# He specifically poops in his Exercise Wheel



## LittlePricksParents (Jul 18, 2019)

We made prick this awesome home with much space, toys, and different levels. He enjoys it quite a bit. 

Here recently he’s been exclusively pooping only in his exercise wheel. Please look at the pics attached. In the pics below we just finished cleaning his wheel as well as his home. Afterwards he immediately climbed into his wheel peed then pooped continuously until covered in poop. Then ran in it for another 20 minutes. 

We placed two litter boxes in his cages that he only used once. He’s done this thing with the wheel about 6 or 7 times. 

We’re not sure why he does this. Do any of y’all have a clue??


----------



## Ria (Aug 30, 2018)

All hedgehogs tend to just use their wheels as their litter tray, so every tends to put the litter tray under the wheel instead of else where in the cage.


----------



## Emc (Nov 18, 2018)

This is just what most hedgehogs do. Some do it less than others but generally speaking, they go to the bathroom on their wheels. They should be cleaned regularly (IMO at least every second day, if not daily) to keep them clean and hygienic. It’s just part of owning a hedgehog.

*Eta; they = wheels, not the hedgehog haha.


----------



## Aj.t (Jan 29, 2019)

Hedgehog digestion speeds up as their activity level increases. In most cases, pet hedgehogs will get most of their activity from a wheel, so they do tend to relieve themselves while running, and most don’t care about running through it!


----------



## belties (Oct 2, 2018)

If you tilt the wheel down a little in the front and put a tray under it with paper towels in it ,it helps keep them a little cleaner. the urine and poop will somewhat work its way out of the wheel some and will encourage them to hop out of the wheel and poop in the tray.It is not a perfect cure but does help keep the wheel a little cleaner.


----------



## Mecki (Nov 4, 2017)

I keep a litter tray _under_ the wheel.
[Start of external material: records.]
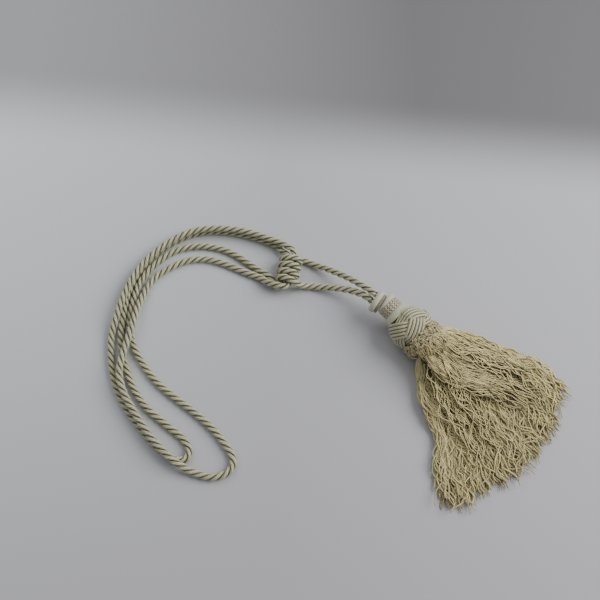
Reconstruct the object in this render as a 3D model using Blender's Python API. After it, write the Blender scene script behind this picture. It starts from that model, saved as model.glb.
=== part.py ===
"""A curtain tieback: a twisted rope ring pinched by a wrapped hanger rope, and a tassel with a
woven knot ball. Origin: centre of the ball's flat spot on the table. +X along the tassel towards
the ends of its skirt, +Z up. Sizes below are in millimetres, built in metres.
"""
import math

import bmesh
import bpy
from mathutils import Vector

MM = 0.001

# rope
ROPE_R = 3.5            # crest radius of the twisted rope
ROPE_VALLEY = 0.66      # valley radius over crest radius
ROPE_LAY = 23.4         # one full turn of the twist
ROPE_STEP = ROPE_LAY / 6

# wrapping turns of the hanger rope round the pinched ring
KNOT_X, KNOT_Y, KNOT_Z = -129.7, -34.1, 10.5
KNOT_AXIS = (0.571, -0.821)
WRAP_TURNS = 3.5
WRAP_PITCH = 7.7
WRAP_START = -13.4      # first turn's place along the knot's axis
WRAP_WIDE, WRAP_HIGH = 9.2, 7.1
WRAP_SIZE = 0.93        # rope in the wraps, against its free size
SLANT_START, SLANT_END = -0.32, -0.02    # lean of the first and the last turn

# tassel head
BALL_R = 22.0
BALL_Z = 21.7
HEAD_RISE = 7.4         # degrees the neck rises above the table
BALL_BACK, BALL_FRONT = -14.5, 11.4
BAND_HALF = 8.0         # half the width of one woven band
BAND_SWING = 10.5       # the band's middle swings this far off the ball's equator
WEAVE_TURN = 80.0       # degrees the weave is turned about the tassel's axis
HOLE_DEPTH = 3.0
CONE_R0, CONE_R1 = 11.3, 14.2
BRAID_R = 11.0
BEAD_R = 11.2
BEAD_SHEAR = 0.19       # the bead is a wedge, thicker where the collar leans away
COLLAR_R, COLLAR_LONG = 11.6, 8.8
RUFF_R = 20.0

# skirt
SKIRT_COLS, SKIRT_ROWS = 22, 3
LOCK_SEGMENTS = 5
FLOOR_GAP = 0.06

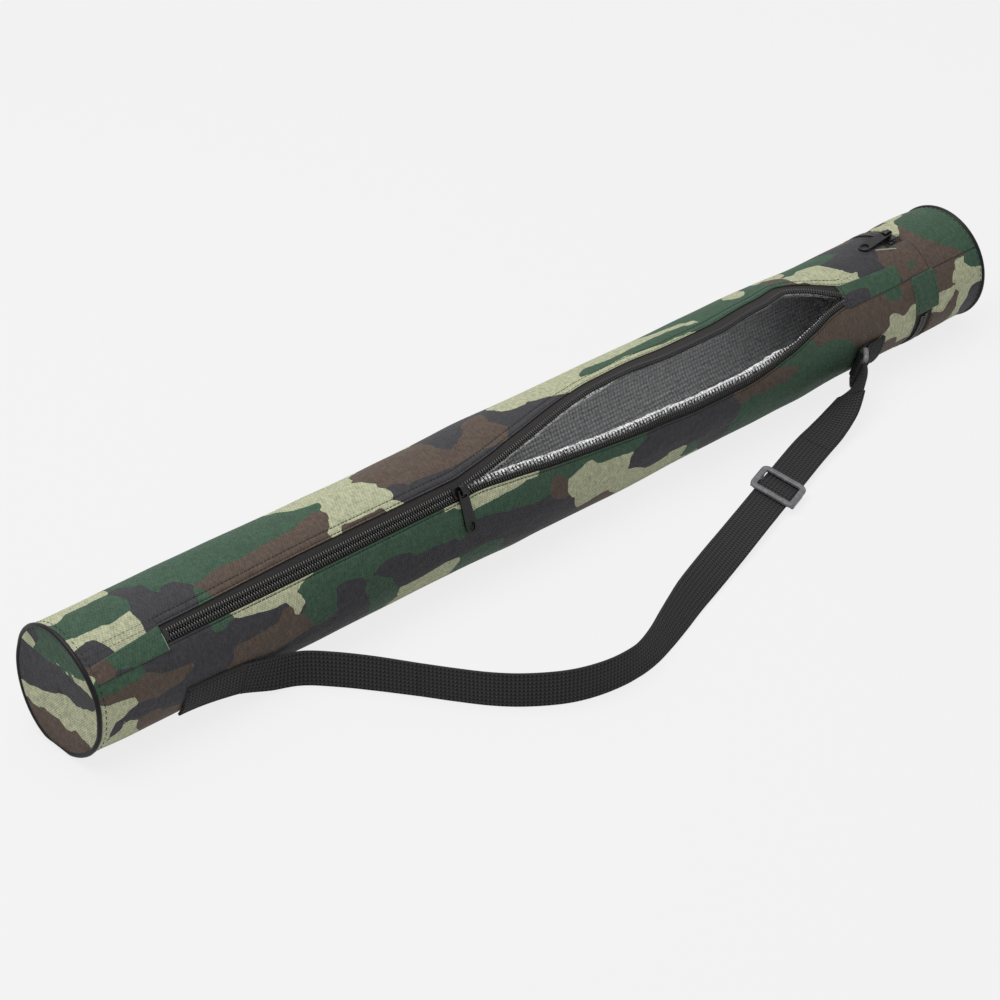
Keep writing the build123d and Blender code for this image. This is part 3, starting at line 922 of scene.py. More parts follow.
def coilRoute(lip):
    def route(x):
        angle = lipAngle(lip, x) + lip["side"] * zipSizes["coilShift"]
        return tubePoint(x, angle, zipSizes["coilRadius"]), angle
    return route


for key, lip in lips.items():
    for region, (low, high) in lip["regions"].items():
        columns = evenly(low, high, wall["columns"][region])
        tapeRows = evenly(zipSizes["tapeReach"], zipSizes["tapeEdge"], 2.0)
        tape = wallPiece(titled("tape", region, key), columns, tapeRows, laidTape(lip), "tape")
        join(tape, lip, region, "zip_tape")
        stagger = zipSizes["pitch"] / 4 * lip["side"]
        route = coilRoute(lip)
        frames = [lineFrame(route, x + stagger) for x in spread(route, low, high, zipSizes["pitch"])]
        teeth = ribs(titled("teeth", region, key), frames, zipSizes["coil"], zipSizes["skew"] * lip["side"])
        join(teeth, lip, region, "zip_coil")
        name = titled("coilCord", region, key)
        cord = wallPiece(name, columns, zipSizes["cord"], laidCord(lip), "darkThread")
        join(cord, lip, region, "zip_coil")
        if region in moving:
            name, columns = titled("binding", region, key), evenly(low, high, 1.5)
            laid = laidBinding(lip, bindings[key])
            fold = wallPiece(name, columns, bindings[key]["rows"], laid, "binding", None)
            join(fold, lip, region, "foil_liner")
comb = {"pitch": 2.9, "size": (0.95, 3.3, 0.5), "shift": -1.0, "radius": 43.25, "skew": 8.0}


def combRoute(x, lip=lips["lower"]):
    angle = lipAngle(lip, x) + lip["side"] * comb["shift"]
    return tubePoint(x, angle, comb["radius"]), angle


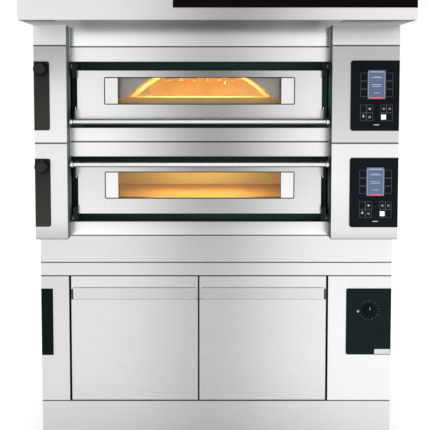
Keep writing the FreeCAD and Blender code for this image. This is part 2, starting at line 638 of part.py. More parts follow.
def shared_chamber_pieces():
    """The insulation, lamps and temperature probes of both chambers."""
    wool, lamps, probes = [], [], []
    for deck, base in DECKS.items():
        outer = box(f"insulation_{deck}_block",
                    (f"{CHAMBER_LEFT} - chamber_wall - insulation",
                     f"{CHAMBER_RIGHT} + chamber_wall + insulation"),
                    (CHAMBER_FRONT, f"{REAR} - sheet"), (f"{base} + sheet", f"{base} + deck_height - sheet"))
        room = box(f"insulation_{deck}_room",
                   (f"{CHAMBER_LEFT} - chamber_wall", f"{CHAMBER_RIGHT} + chamber_wall"),
                   (CHAMBER_FRONT, f"{CHAMBER_REAR} + chamber_wall"),
                   (f"{base} + chamber_bottom - chamber_wall", f"{base} + chamber_top + chamber_wall"))
        stub = box(f"insulation_{deck}_stub", BRANCH_X, (CHAMBER_REAR, REAR), branch_z(base))
        wool.append(cut(f"insulation_{deck}", outer, [room, stub]))
        lamp_x = f"({MIDDLE} - lamp_offset)"
        lamps.append(box(f"chamber_lamp_{deck}", (f"{lamp_x} - lamp_length/2", f"{lamp_x} + lamp_length/2"),
                         (f"{CHAMBER_FRONT} + lamp_back", f"{CHAMBER_FRONT} + lamp_back + lamp_width"),
                         (f"{base} + chamber_top - lamp_thickness", f"{base} + chamber_top")))
        probes.append(rod(f"temperature_probe_{deck}",
                          (f"{MIDDLE} + 2*element_pitch", f"{CHAMBER_REAR} - chamber_depth/3",
                           f"{base} + chamber_top - probe_length"), "probe_radius", "probe_length", "z"))
    keep(group("insulation", wool))
    keep(group("chamber_lamps", lamps))
    keep(group("temperature_probes", probes))


# ---------------------------------------------------------------- steam valve and exhaust

def steam_valve(deck, base):
    """A knob at the front whose long rod turns a flap in the exhaust duct behind the deck."""
    z = f"({base} + steam_height)"
    knob_rear = f"({FRONT} - plate_thickness - knob_gap)"
    name = f"{deck}_steam_knob"
    wheel = rod(f"{name}_wheel", (STEAM_X, f"{knob_rear} - steam_knob_depth", z), "steam_knob_radius",
                "steam_knob_depth")
    bore = rod(f"{name}_bore", (STEAM_X, f"{knob_rear} - steam_knob_depth/2", z), "rod_radius",
               "steam_knob_depth")
    keep(cut(name, wheel, [bore]))
    inner = "(duct_size/2 - duct_wall - duct_clearance)"
    duct = (f"{REAR} + duct_wall + duct_clearance", f"{REAR} + duct_size - duct_wall - duct_clearance")
    keep(fuse(f"{deck}_steam_damper", [
        rod(f"{deck}_damper_rod", (STEAM_X, f"{knob_rear} - steam_knob_depth/2", z), "rod_radius",
            f"{duct[1]} - ({knob_rear} - steam_knob_depth/2)"),
        box(f"{deck}_damper_flap", (f"{STEAM_X} - {inner}", f"{STEAM_X} + {inner}"), duct,
            (f"{z} - flap_thickness/2", f"{z} + flap_thickness/2")),
    ]))


def tube_run(name, runs, shrink):
    """Boxes along a duct's route, drawn in by a wall where it is the inside that is meant."""
    return fuse(name, [
        box(f"{name}_{number}", (f"{x[0]} + {shrink}", f"{x[1]} - {shrink}"),
            (f"{REAR} + {shrink}", f"{REAR} + duct_size - {shrink}"),
            (f"{z[0]} + {shrink}", f"{z[1]} - {shrink}"))
        for number, (x, z) in enumerate(runs)])


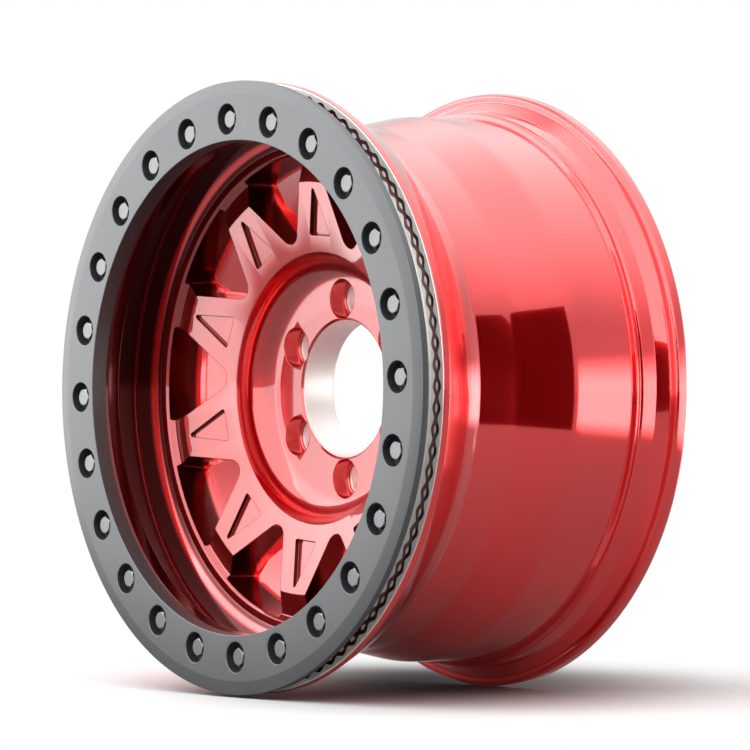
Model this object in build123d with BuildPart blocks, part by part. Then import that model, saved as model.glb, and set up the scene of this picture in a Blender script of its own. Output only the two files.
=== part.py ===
# A 17 x 9 inch beadlock wheel: one-piece cast wheel, bolted outer ring,
# ring bolts with washers, and threaded inserts. Millimetres.
#
# The wheel turns about Y. The ring side faces -Y, the vehicle side +Y, up is +Z.
# The origin is on the axle line in the plane of the hub mounting pad.
# Profiles are drawn as (radius, depth), the depth counted back from the ring's face.
import math
import os

from build123d import *

os.makedirs("parts", exist_ok=True)

# Whole wheel
BEAD_R = 218.3             # tyre bead seat, nominal 17 inch
WHEEL_DEPTH = 257.0        # ring face to the back edge of the rear flange
PAD_DEPTH = 140.0          # ring face to the mounting pad
CLOCKING = 1.6             # turn of the whole pattern about the axle, degrees

# Beadlock ring
RING_THICKNESS = 13.0
RING_OVERHANG = 15.4       # ring's rim beyond the bead seat
RING_BORE_INSET = 29.95    # ring's bore inside the bead seat
RING_BEVEL_WIDTH = 10.5
RING_BEVEL_DROP = 1.3
RING_LIP_THICKNESS = 9.0   # ring's rim, which presses on the tyre
RING_LIP_BEVEL = 2.7
RING_PILOT_GAP = 0.8       # ring's thick part inside the bead seat
RING_STEP_SLOPE = 3.5
RING_EDGE = 0.4

# Ring bolts, washers and inserts
BOLT_COUNT = 24
BOLT_INSET = 13.3          # bolt circle inside the bead seat
BOLT_R = 3.95
BOLT_LENGTH = 19.0
HEAD_FLATS = 12.7
HEAD_HEIGHT = 5.3
HEAD_RECESS = 2.7          # bolt head below the ring's face
HEAD_CHAMFER_ANGLE = 31.0
HEAD_RIM = 0.32            # flat of the head stops this far inside the hexagon
WASHER_R = 9.2
WASHER_THICKNESS = 1.6
COUNTERBORE_R = 11.75
BOLT_CLEARANCE = 0.35
INSERT_R = 6.0
INSERT_LENGTH = 16.0
INSERT_SET = 0.5           # insert below the casting's face
INSERT_CLEARANCE = 0.05
TAP_RUNOUT = 3.0           # hole beyond the insert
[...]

Still, the majority of the poos ends up _on _the wheel.

I clean the wheel every morning.

You may want to consider getting a bucket wheel if those ridges prove to be a pain when it comes to cleaning the wheel. I do like the bucket wheel for the smooth surface that makes cleanup so easy.


----------



## LittlePricksParents (Jul 18, 2019)

Thank you all for your responses. We’re hoping it ends soon. Because he just recently began doing this We thought it was some behavioral trait. Perhaps a sign of protest or discontent. We hope it ends soon because those wheels are a pain to clean. 

Amer and Holly


----------



## Ria (Aug 30, 2018)

Its not likely to end, so theres no point in hoping it will.
Your going to better off getting a flat surfaced wheel such as the caroline storm wheel or make your own bucket wheel because 1 its better for feet than those ridges and 2 its easier to clean.


----------



## Mecki (Nov 4, 2017)

My hedgehog's wheel seemed to get messier as time went on. I'm attaching a photo of just how bad it gets from one night (even on that back area - not just the running surface).

You can see, though, how the bucket wheels have a smooth surface which makes cleanup so much easier. 

The 2nd photo shows how I angle the wheel in the sink so that it can easily soak without getting the bearings wet.


----------



## alyandgus (Jul 8, 2017)

I buy fleece wheel covers from Etsy to help with this specific problem. It absorbs the urine, and her poops tend to remain solid (either falling to the front of the wheel or just staying on the fleece) without smearing around the wheel. She likes them well enough. You do need to make sure their nails are trimmed so they don’t rip nails on the fleece. Also, keep an eye on the covers for any loose threads that could get caught on your hedgie’s feet. They machine wash really well!


----------



## Brooke Lancelot (Jan 30, 2019)

Once, my hog had a wound on his foot, so I took out his wheel in order to get it to heal. 
My boy didn't do his business at all. So now I've realized that he only does his business on the wheel. If I didn't give him his wheel the previous night, he'd go in my bed 😂


----------



## Brynn (Nov 1, 2019)

When hedgehogs are in motion it makes them poop or pee more! So when they run they poop and if you take them in the car they poop! Its perfectly normal. Just make sure to clean the wheel regularly.


----------